As needs are met our attitude is one of gratitude for what God is doing

in the lives of others. And our continued prayer leads us

to see and love again and again.



II. MARY, MOTHER OF EVANGELISATION

As an intercessor, Mary was present with the apostles at the outpouring of the Holy

Spirit at Pentecost. Just as she was in at the start of the Church's evangelising effort,

so Mary remains part of it now.

Jesus words from the cross (285)... “Here is your mother”

(Jn 19:26-27)...are not chiefly the expression of his devotion and concern

for his mother; rather, they are a revelatory formula which manifests the

mystery of a special saving mission.

Jesus left us his mother to be our mother.

Mary is given as our mother.
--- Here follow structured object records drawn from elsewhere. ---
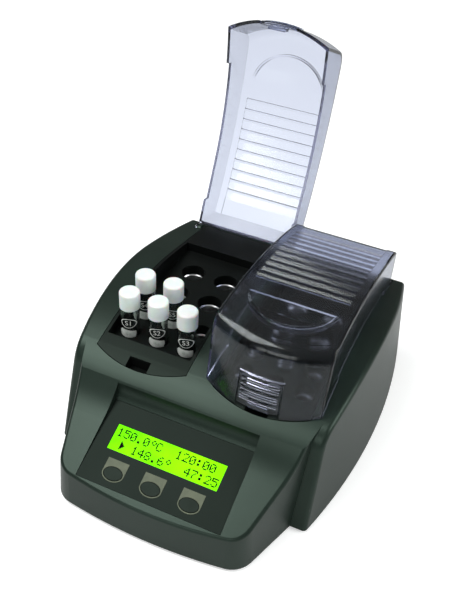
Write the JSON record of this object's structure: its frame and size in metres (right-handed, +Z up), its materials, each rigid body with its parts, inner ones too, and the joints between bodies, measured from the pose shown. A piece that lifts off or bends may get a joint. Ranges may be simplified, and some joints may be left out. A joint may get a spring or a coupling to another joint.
{
  "type": "chemical oxygen demand reactor",
  "caption": "Bench reactor that heats sample vials in two bored metal blocks, each under a clear hinged lid, with a display and keys on a sloping console.",
  "frame": {"origin": "on the bench plane, under the middle of the bounding box of the whole, at rest with the left lid open", "axes": "+Z up; -Y towards the front, where the console is; +X to the right seen from the front"},
  "size_m": [0.253, 0.3926, 0.2772],
  "materials": {
    "housing_plastic": "fine moulded grain",
    "cover_plastic": "satin",
    "clear_plastic": "polished, violet tint",
    "rubber": "matt",
    "steel": "satin",
    "block_metal": "machined",
    "panel_plastic": "matt",
    "display_window": "clear",
    "display_glass": "lit green",
    "tag_plastic": "matt",
    "key_plastic": "matt",
    "black_plastic": "satin",
    "board": "solder mask",
    "component": "moulded",
    "brass": "nickel plated",
    "insulation": "ceramic fibre",
    "heater": "heating mat",
    "lead": "sleeved",
    "glass": "clear",
    "cap_plastic": "white"
  },
  "bodies": {
    "housing": {"top_cover": "housing_plastic", "base_tray": "black_plastic", "feet": "rubber", "case_screws": "steel", "rear_plate": "steel", "rear_screws": "steel", "mains_inlet": "black_plastic", "inlet_pins": "brass", "switch_body": "black_plastic", "display_panel": "panel_plastic", "display_window": "display_window", "display_glass": "display_glass", "display_module": "component", "key_tags": "tag_plastic", "key_switches": "component", "display_board": "board", "board_posts": "housing_plastic", "control_board": "board", "board_legs": "black_plastic", "board_parts": "component", "display_ribbon": "lead", "mains_leads": "lead", "heater_leads": "lead", "block_cover_left": "cover_plastic", "block_left": "block_metal", "block_pillars_left": "steel", "heater_left": "heater", "insulation_left": "insulation", "sensor_left": "steel", "cutout_left": "steel", "hinge_pins_left": "steel", "block_cover_right": "cover_plastic", "block_right": "block_metal", "block_pillars_right": "steel", "heater_right": "heater", "insulation_right": "insulation", "sensor_right": "steel", "cutout_right": "steel", "hinge_pins_right": "steel"},
    "lid_left": {"lid_left": "clear_plastic"},
    "latch_left": {"latch_left": "clear_plastic"},
    "lid_right": {"lid_right": "clear_plastic"},
    "latch_right": {"latch_right": "clear_plastic"},
    "key_1": {"key_1": "key_plastic"},
    "key_2": {"key_2": "key_plastic"},
    "key_3": {"key_3": "key_plastic"},
    "switch_rocker": {"switch_rocker": "black_plastic"},
    "fuse_drawer": {"fuse_drawer": "black_plastic", "fuses": "glass"},
    "vial_1": {"vial_1": "glass", "vial_cap_1": "cap_plastic"},
    "vial_2": {"vial_2": "glass", "vial_cap_2": "cap_plastic"},
    "vial_3": {"vial_3": "glass", "vial_cap_3": "cap_plastic"},
    "vial_4": {"vial_4": "glass", "vial_cap_4": "cap_plastic"},
    "vial_5": {"vial_5": "glass", "vial_cap_5": "cap_plastic"}
  },
  "joints": [
    {"name": "lid_left_hinge", "type": "hinge", "parent": "housing", "child": "lid_left", "pos_m": [-0.051, 0.09125, 0.082], "axis": [-1, 0, 0], "range_deg": [-104, 0]},
    {"name": "lid_right_hinge", "type": "hinge", "parent": "housing", "child": "lid_right", "pos_m": [0.051, 0.09125, 0.082], "axis": [-1, 0, 0], "range_deg": [0, 104]},
    {"name": "latch_left_hinge", "type": "hinge", "parent": "lid_left", "child": "latch_left", "pos_m": [-0.051, 0.17134, 0.26475], "axis": [-1, 0, 0], "range_deg": [0, 2.5], "stiffness_Nm_per_rad": 0.6},
    {"name": "latch_right_hinge", "type": "hinge", "parent": "lid_right", "child": "latch_right", "pos_m": [0.051, -0.10545, 0.1155], "axis": [-1, 0, 0], "range_deg": [0, 2.5], "stiffness_Nm_per_rad": 0.6},
    {"name": "key_1_travel", "type": "slide", "parent": "housing", "child": "key_1", "axis": [0, 0.3866, -0.9223], "range_m": [0, 0.0008], "stiffness_N_per_m": 1000},
    {"name": "key_2_travel", "type": "slide", "parent": "housing", "child": "key_2", "axis": [0, 0.3866, -0.9223], "range_m": [0, 0.0008], "stiffness_N_per_m": 1000},
    {"name": "key_3_travel", "type": "slide", "parent": "housing", "child": "key_3", "axis": [0, 0.3866, -0.9223], "range_m": [0, 0.0008], "stiffness_N_per_m": 1000},
    {"name": "switch_rock", "type": "hinge", "parent": "housing", "child": "switch_rocker", "pos_m": [-0.02, 0.09775, 0.043], "axis": [1, 0, 0], "range_deg": [0, 14]},
    {"name": "fuse_drawer_slide", "type": "slide", "parent": "housing", "child": "fuse_drawer", "axis": [0, 1, 0], "range_m": [0, 0.012]},
    {"name": "vial_1_lift", "type": "slide", "parent": "housing", "child": "vial_1", "axis": [0, 0, 1], "range_m": [0, 0.085]},
    {"name": "vial_2_lift", "type": "slide", "parent": "housing", "child": "vial_2", "axis": [0, 0, 1], "range_m": [0, 0.085]},
    {"name": "vial_3_lift", "type": "slide", "parent": "housing", "child": "vial_3", "axis": [0, 0, 1], "range_m": [0, 0.085]},
    {"name": "vial_4_lift", "type": "slide", "parent": "housing", "child": "vial_4", "axis": [0, 0, 1], "range_m": [0, 0.085]},
    {"name": "vial_5_lift", "type": "slide", "parent": "housing", "child": "vial_5", "axis": [0, 0, 1], "range_m": [0, 0.085]}
  ]
}
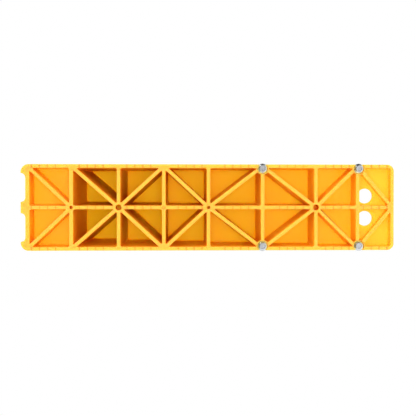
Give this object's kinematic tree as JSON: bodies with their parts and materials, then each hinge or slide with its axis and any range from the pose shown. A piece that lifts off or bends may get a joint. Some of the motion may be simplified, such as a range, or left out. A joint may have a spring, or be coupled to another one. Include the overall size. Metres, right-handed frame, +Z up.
{
  "type": "vehicle stabilisation step chock",
  "caption": "Stair-shaped, open-bottomed yellow plastic chock with a triangulated rib core, rope holes in the toe, a scooped heel and steel grip studs, for propping up a vehicle.",
  "frame": {"origin": "centre of the bounding box on the plane that the stud heads touch, 3 mm below the rims of the base", "axes": "+Z up, out of the steps; +X from the tall heel end to the low toe; +Y to the left side, seen from the heel"},
  "size_m": [0.66, 0.1554, 0.253],
  "materials": {
    "moulding": "moulded polyethylene, satin",
    "stud_steel": "bright zinc plate",
    "insert_brass": "turned"
  },
  "bodies": {
    "root": {"left_side_wall": "moulding", "right_side_wall": "moulding", "heel_end_wall": "moulding", "toe_end_wall": "moulding", "heel_ledge": "moulding", "step_7_tread": "moulding", "step_6_tread": "moulding", "step_5_tread": "moulding", "step_4_tread": "moulding", "step_3_tread": "moulding", "step_2_tread": "moulding", "toe_plate": "moulding", "heel_riser": "moulding", "riser_6_7": "moulding", "riser_5_6": "moulding", "riser_4_5": "moulding", "riser_3_4": "moulding", "riser_2_3": "moulding", "riser_1_2": "moulding", "centre_ribs": "moulding", "heel_diagonals": "moulding", "step_7_diagonals": "moulding", "step_6_diagonals": "moulding", "step_5_diagonals": "moulding", "step_4_diagonals": "moulding", "step_3_diagonals": "moulding", "step_2_diagonals": "moulding", "toe_diagonals": "moulding", "rear_pin_socket": "moulding", "front_pin_socket": "moulding", "cored_bosses": "moulding", "gate_boss": "moulding", "stud_bosses": "moulding", "threaded_inserts": "insert_brass", "grip_studs": "stud_steel"}
  },
  "joints": []
}
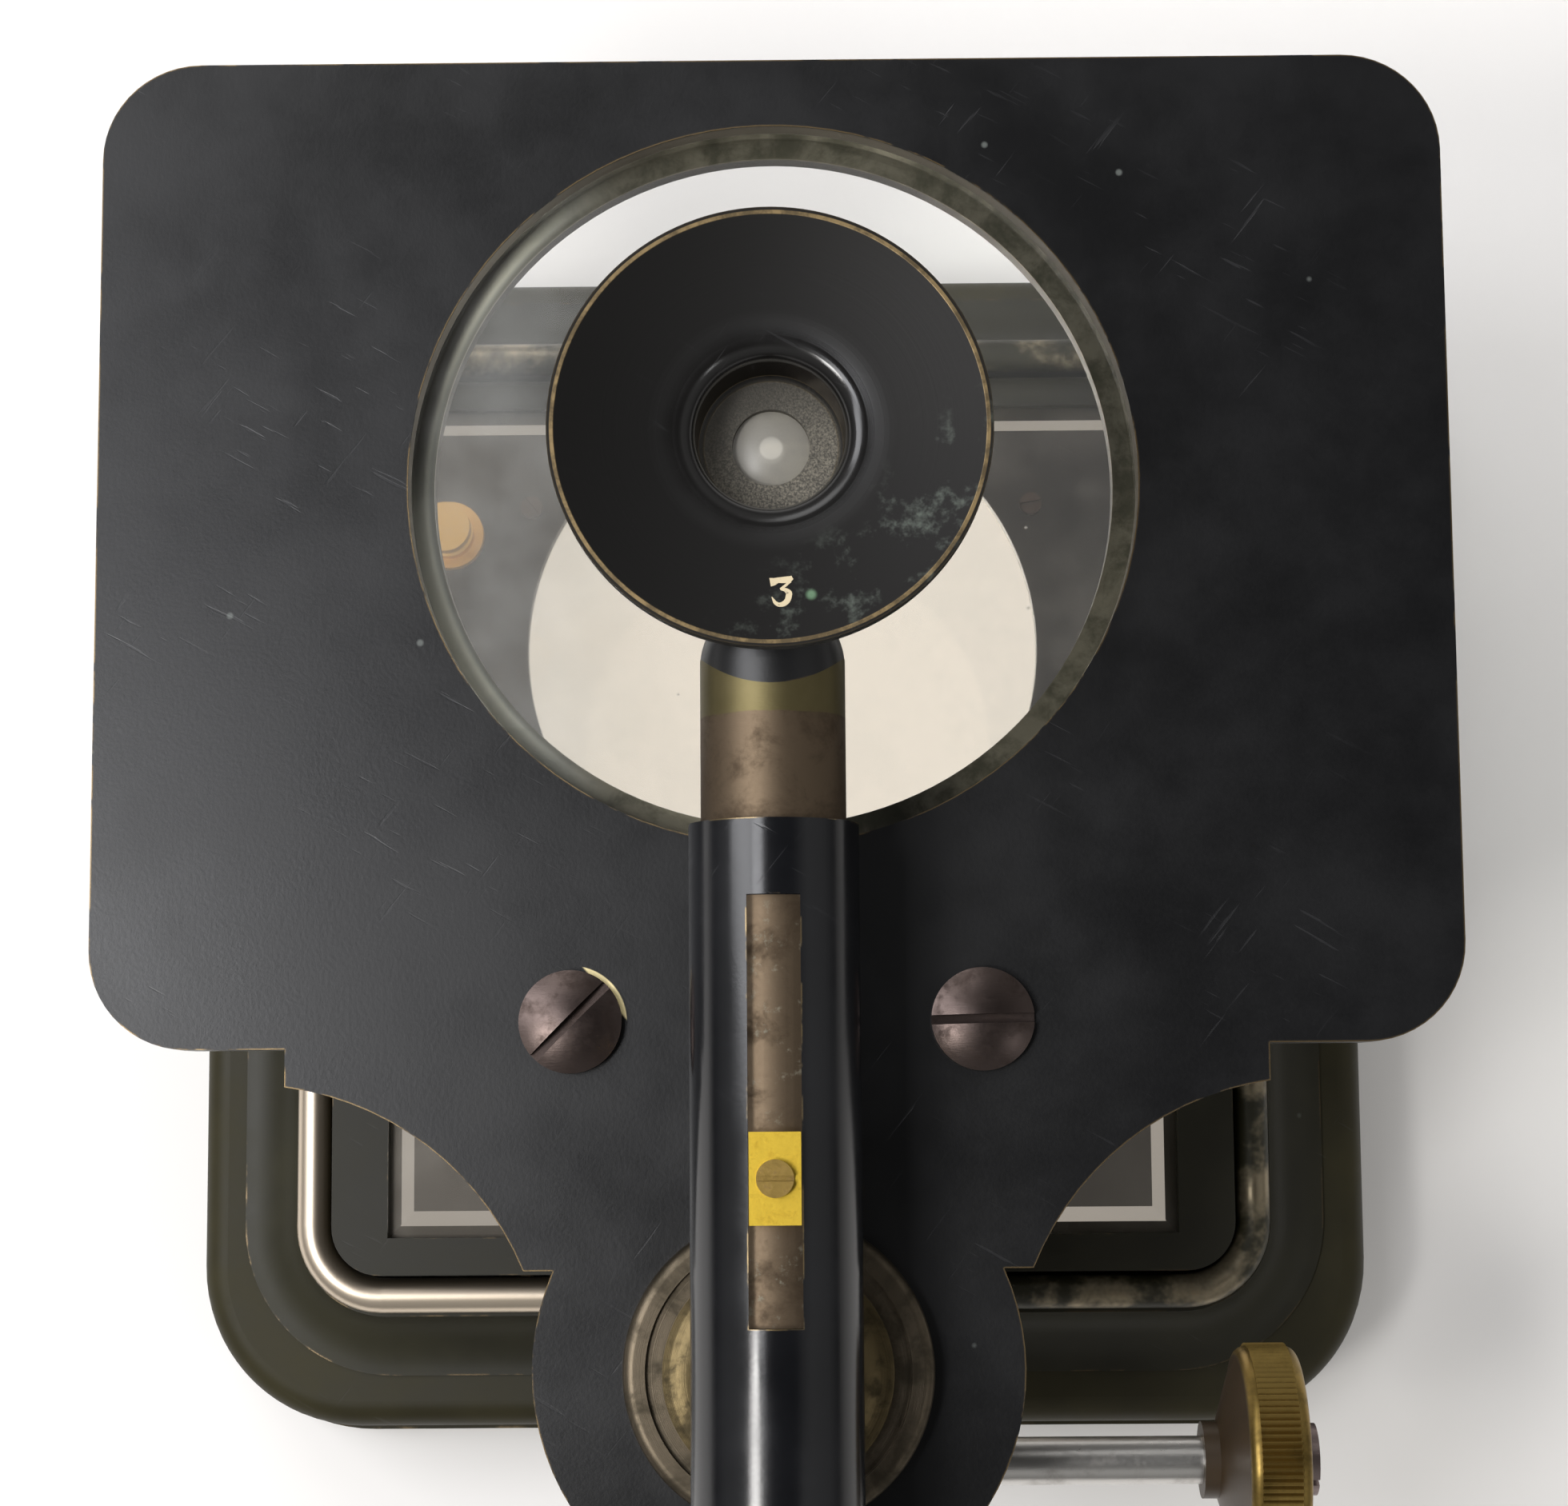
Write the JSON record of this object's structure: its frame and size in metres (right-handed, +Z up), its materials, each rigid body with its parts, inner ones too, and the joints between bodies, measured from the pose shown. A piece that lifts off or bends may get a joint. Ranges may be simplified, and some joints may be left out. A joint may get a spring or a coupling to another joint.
{
  "type": "simple microscope",
  "caption": "Simple dissecting microscope: dished doublet lens on a sliding, swivelling arm, rack focusing in a pillar, glass-centred stage and a tilting mirror in the base.",
  "frame": {"origin": "centre of the base's underside, on the surface the object stands on", "axes": "+X to the knob's side, +Y away from the pillar towards the stage's front edge, +Z up"},
  "size_m": [0.1164, 0.1259, 0.0985],
  "materials": {
    "base": "dark olive-black lacquer over brass",
    "base_weight": "cast lead, dull",
    "base_plate": "aged brass sheet",
    "plate_screws": "aged brass",
    "mirror_moulding": "olive-black lacquer worn to bronze on the ridge",
    "mirror_pivots": "aged brass",
    "pillar": "black lacquer",
    "pillar_flange": "brown patina, turned",
    "pillar_collar": "brown-bronze patina, turned",
    "stage_bracket": "black lacquer",
    "stage_plate": "satin black lacquer, edges worn to brass",
    "stage_screws": "dark purplish-brown polished steel",
    "glass_ring": "grey-bronze patina",
    "ring_screws": "aged brass",
    "stage_glass": "clear, slightly green",
    "stage_stud": "bright brass",
    "pinion_housing": "black lacquer",
    "housing_cover": "black lacquer",
    "cover_screws": "dark steel",
    "shaft_bushes": "aged brass",
    "focus_rod": "drawn brass, dull",
    "focus_rack": "cut brass",
    "rack_screws": "dark steel",
    "pinion_shaft": "bright steel",
    "pinion": "cut brass",
    "focus_knob": "aged brass, straight knurl",
    "knob_screw": "dark steel",
    "arm_boss": "brown patina, turned and shiny",
    "arm_tube": "glossy black lacquer",
    "arm_end_cap": "black lacquer",
    "draw_tube": "brown patina, bright near the tip",
    "guide_block": "bright yellow brass, filed",
    "guide_screw": "brass",
    "tube_nose": "black lacquer",
    "lens_ring": "black lacquer",
    "doublet_cup": "satin black lacquer, rim worn to brass, glossy recess",
    "doublet_barrel": "black lacquer",
    "upper_lens": "clear",
    "upper_cell": "blackened brass",
    "diaphragm": "blackened brass",
    "lower_lens": "clear",
    "lens_keeper": "aged brass",
    "mirror_frame": "dark olive-black lacquer",
    "mirror_glass": "old silvering, mottled, bevelled",
    "mirror_backing": "dark board",
    "mirror_button": "aged brass"
  },
  "bodies": {
    "stand": {"base": "base", "base_weight": "base_weight", "base_plate": "base_plate", "plate_screws": "plate_screws", "mirror_moulding": "mirror_moulding", "mirror_pivots": "mirror_pivots", "pillar": "pillar", "pillar_flange": "pillar_flange", "pillar_collar": "pillar_collar", "stage_bracket": "stage_bracket", "stage_plate": "stage_plate", "stage_screws": "stage_screws", "glass_ring": "glass_ring", "ring_screws": "ring_screws", "stage_glass": "stage_glass", "stage_stud": "stage_stud", "pinion_housing": "pinion_housing", "housing_cover": "housing_cover", "cover_screws": "cover_screws", "shaft_bushes": "shaft_bushes"},
    "focus_post": {"focus_rod": "focus_rod", "focus_rack": "focus_rack", "rack_screws": "rack_screws"},
    "focus_drive": {"pinion_shaft": "pinion_shaft", "pinion": "pinion", "focus_knob": "focus_knob", "knob_screw": "knob_screw"},
    "arm": {"arm_boss": "arm_boss", "arm_tube": "arm_tube", "arm_end_cap": "arm_end_cap"},
    "draw": {"draw_tube": "draw_tube", "guide_block": "guide_block", "guide_screw": "guide_screw", "tube_nose": "tube_nose", "lens_ring": "lens_ring"},
    "doublet": {"doublet_cup": "doublet_cup", "doublet_barrel": "doublet_barrel", "upper_lens": "upper_lens", "upper_cell": "upper_cell", "diaphragm": "diaphragm", "lower_lens": "lower_lens", "lens_keeper": "lens_keeper"},
    "mirror": {"mirror_frame": "mirror_frame", "mirror_glass": "mirror_glass", "mirror_backing": "mirror_backing", "mirror_button": "mirror_button"}
  },
  "joints": [
    {"name": "focus_slide", "type": "slide", "parent": "stand", "child": "focus_post", "axis": [0, 0, 1], "range_m": [0, 0.032]},
    {"name": "pinion_turn", "type": "hinge", "parent": "stand", "child": "focus_drive", "pos_m": [0, -0.05646, 0.058], "axis": [1, 0, 0], "range_deg": [0, 360]},
    {"name": "arm_swivel", "type": "hinge", "parent": "focus_post", "child": "arm", "pos_m": [0, -0.0473, 0.0816], "axis": [0, 0, 1], "range_deg": [-100, 100]},
    {"name": "draw_slide", "type": "slide", "parent": "arm", "child": "draw", "axis": [0, 1, 0], "range_m": [-0.0075, 0.0175]},
    {"name": "doublet_lift", "type": "slide", "parent": "draw", "child": "doublet", "axis": [0, 0, 1], "range_m": [0, 0.012]},
    {"name": "mirror_tilt", "type": "hinge", "parent": "stand", "child": "mirror", "pos_m": [0, 0.0411, 0.0256], "axis": [-1, 0, 0], "range_deg": [0, 25]}
  ],
  "couplings": [
    {"joint": "pinion_turn", "follows": "focus_slide", "rad_per_m": 192.31}
  ]
}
As the bringer forth of Christ, Mary is the first missionary

disciple.  

Mary, who was able to turn even a stable into a temporary home for Jesus,

knows our needs, opens our hearts to faith, is a sign of hope for the people

and [always] leads us to Christ, her son.



Star of the new evangelisation

As we begin a new phase of evangelisation we ask the intercession of Mary,

for the undertaking of this call by all the faithful. Today we look to Mary,

woman of faith, who let herself be guided by the Holy Spirit (287)….to help us

proclaim the message of salvation to all and to enable new disciples to

become evangelisers in turn.


To talk of a Marian style to the work of evangelisation is
(288)... to believe once

again in the revolutionary nature of love and tenderness... which we see

when we look to Mary.

...In her we see that humility and tenderness are not virtues of the weak

but of the strong...

In making her faith our faith, we recognise the one

  • who praised God for “bringing down the mighty from their thrones” and “sending the rich away empty” (Lk 1:52-53)

  • ...who carefully keeps “all these things, pondering them in her heart” (Lk 2:19).

  • ...[who] constantly contemplates the mystery of God in our world, in human history and in our daily lives.

With her, we hear, with hope and confidence, the words of the Risen Christ

Behold, I make all things new” (Rev 21:5).